Space Plasma Physics, Magnetospheric Physics
The space of our solar system is filled by tenuous and hot plasma, the solar wind. Dynamic variations of the solar activity affect the Earth and planetary environment through the solar wind. Phenomena which occur in the space plasma driven by the solar activity are quite attractive research objects because such space plasma phenomena remind us that the Earth and planets are living with a star, the Sun.
Nowadays, many satellites, including the newest Japanese geospacer explorer “Arase (ERG),” fly and form a multi-point observatory network of space plasma phenomena in the near-Earth space, and the understandings of the space plasma phenomena in geospace are making great progress by using these modern datasets. Also, a Mercury explorer, BepiColombo, which is developed under the Europe-Japan joint project, was launched and is cruising toward Mercury, so that multiple spacecraft fleet in the inner heliosphere are going to be realized by the middle of the 2020s. Such an unprecedented situation must not be missed. Making use of these opportunities, we would like to contribute to solving the mystery of space plasma physics.
A unique advantage of space plasma observations by satellites and explorers is that we can directly access the detailed in-situ information, what happens in space plasma at a point, unlike solar physics and astrophysics whose observation method is limited to remote sensing.
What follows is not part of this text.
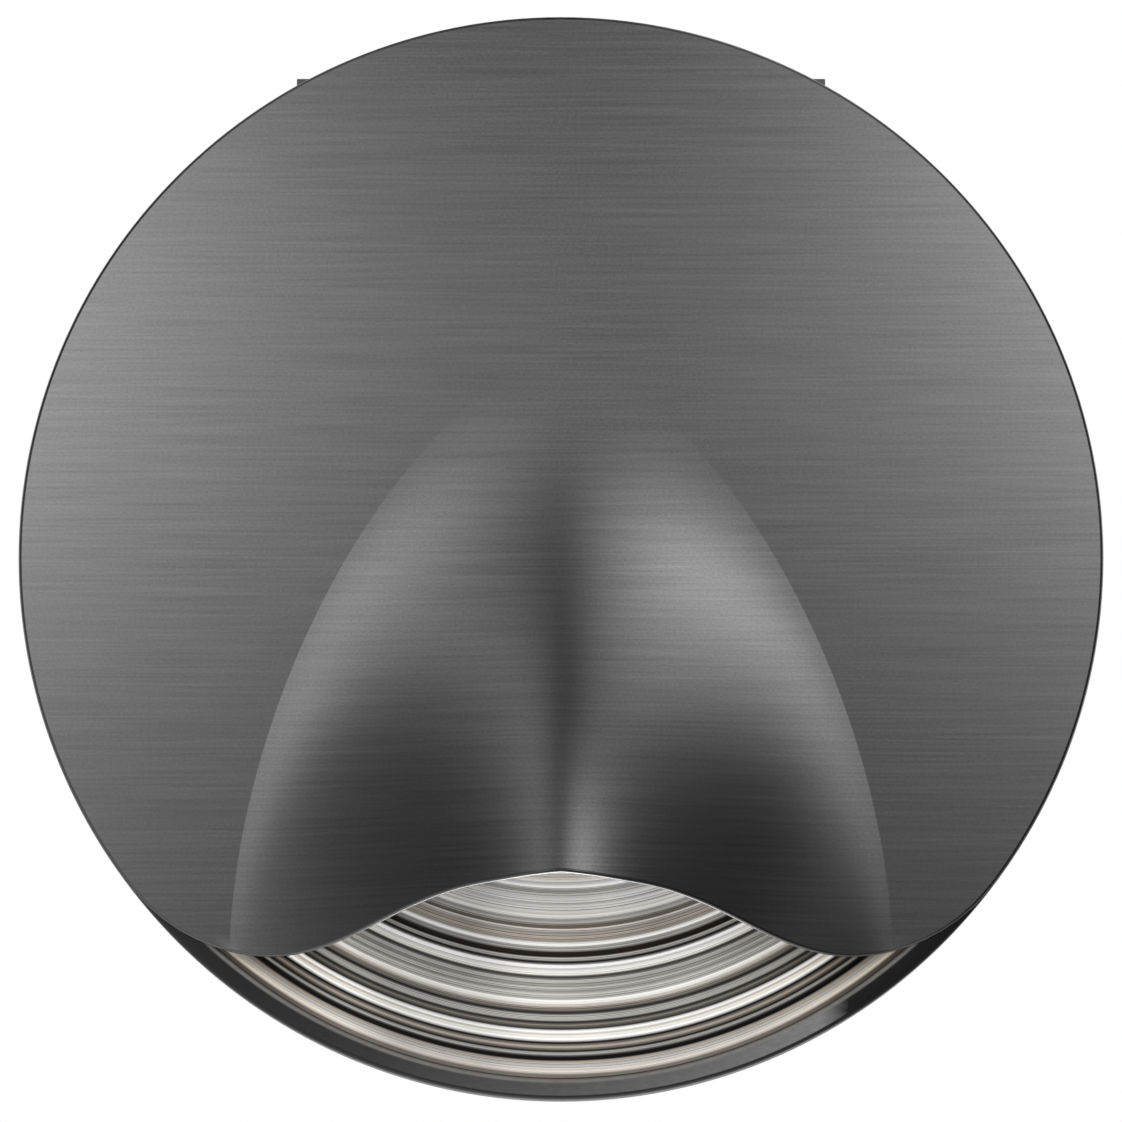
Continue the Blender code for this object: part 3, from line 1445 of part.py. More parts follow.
def make_clips():
    for side, sign in (("left", -1), ("right", 1)):
        pivot = clip_empty(side, sign)
        make_clip_bracket(side, sign, pivot)
        make_clip_pin(side, pivot)
        make_clip_spring(side, sign, pivot)
        make_clip_arm(side, sign, pivot)
        x = sign * (CLIP_BASE_X + CLIP_METAL + GAP)
        small_screw(
            f"clip_screw_{side}", (x, clip_screw_y(), 0), (-sign, 0, 0), CLIP_SCREW_LENGTH
        )


def main():
    clear_scene()
    make_face_plate()
    make_plate_studs()
    make_base_ring()
    make_wall_gasket()
    make_ring_reflector()
    make_stud_grommets()
    make_lens()
    make_lens_gasket()
    make_lens_retainer()
    make_led_board()
    make_led_emitter()
    make_thermal_pad()
    make_heat_sink()
    make_leads()
    make_rear_housing()
    make_mounting_screws()
    make_cover_gasket()
    make_rear_cover()
    make_driver_board()
    make_transformer()
    make_capacitors()
    make_filter_choke()
    make_terminal_block()
    make_gland_body()
    make_gland_nut()
    make_gland_seal()
    make_clips()


main()
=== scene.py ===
import json
import math

import bmesh
import bpy
from mathutils import Matrix, Vector


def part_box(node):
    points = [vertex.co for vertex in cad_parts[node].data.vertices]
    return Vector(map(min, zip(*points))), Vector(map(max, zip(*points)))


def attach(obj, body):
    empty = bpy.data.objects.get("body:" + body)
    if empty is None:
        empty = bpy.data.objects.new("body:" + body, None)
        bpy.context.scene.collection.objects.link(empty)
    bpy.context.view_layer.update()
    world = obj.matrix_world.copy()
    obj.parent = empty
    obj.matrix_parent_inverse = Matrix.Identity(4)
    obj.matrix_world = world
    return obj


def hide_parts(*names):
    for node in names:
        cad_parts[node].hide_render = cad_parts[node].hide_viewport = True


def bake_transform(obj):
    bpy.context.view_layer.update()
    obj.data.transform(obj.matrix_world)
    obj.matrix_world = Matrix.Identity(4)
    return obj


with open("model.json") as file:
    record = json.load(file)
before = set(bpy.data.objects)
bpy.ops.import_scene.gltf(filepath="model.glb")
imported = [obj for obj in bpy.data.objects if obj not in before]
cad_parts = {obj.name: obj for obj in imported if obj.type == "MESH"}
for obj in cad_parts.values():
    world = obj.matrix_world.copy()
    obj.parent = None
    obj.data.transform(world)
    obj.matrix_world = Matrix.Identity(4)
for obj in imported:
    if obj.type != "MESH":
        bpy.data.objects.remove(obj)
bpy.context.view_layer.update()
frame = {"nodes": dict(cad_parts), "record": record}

mm = 0.001
degree = math.pi / 180
print("frame loaded")


# Shader maths

class Wire:  # a socket that can stand in a sum
    def __init__(self, look, socket):
        self.look = look
        self.socket = socket

    def joined(self, operation, first, second):
        return self.look.node("ShaderNodeMath", {"operation": operation}, {0: first, 1: second})

    def __add__(self, other):
        return self.joined("ADD", self, other)

    def __radd__(self, other):
        return self.joined("ADD", other, self)

    def __sub__(self, other):
        return self.joined("SUBTRACT", self, other)

    def __rsub__(self, other):
        return self.joined("SUBTRACT", other, self)

    def __mul__(self, other):
        return self.joined("MULTIPLY", self, other)

    def __rmul__(self, other):
        return self.joined("MULTIPLY", other, self)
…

Taking advantage of our observations, we can achieve various unique results on space plasma physics.
However, even if we are obtaining full datasets of multi-point measurements in the solar system plasma, the information is still limited, and it is difficult to fully understand various space plasma phenomena those occur in vast space. To compensate for the lack of observations, we believe that numerical simulations are powerful tools, and we are also focusing on researches by numerical simulations. We have achieved important results on elementary processes, like collisionless shock and magnetic reconnection, which are possible to be directly compared with spacecraft observations, by using high-performance supercomputers.
Based on the ideas noted above, we are challenging to understand various complicated space plasma phenomena using both data analysis and numerical simulations as well as operating our spacecraft.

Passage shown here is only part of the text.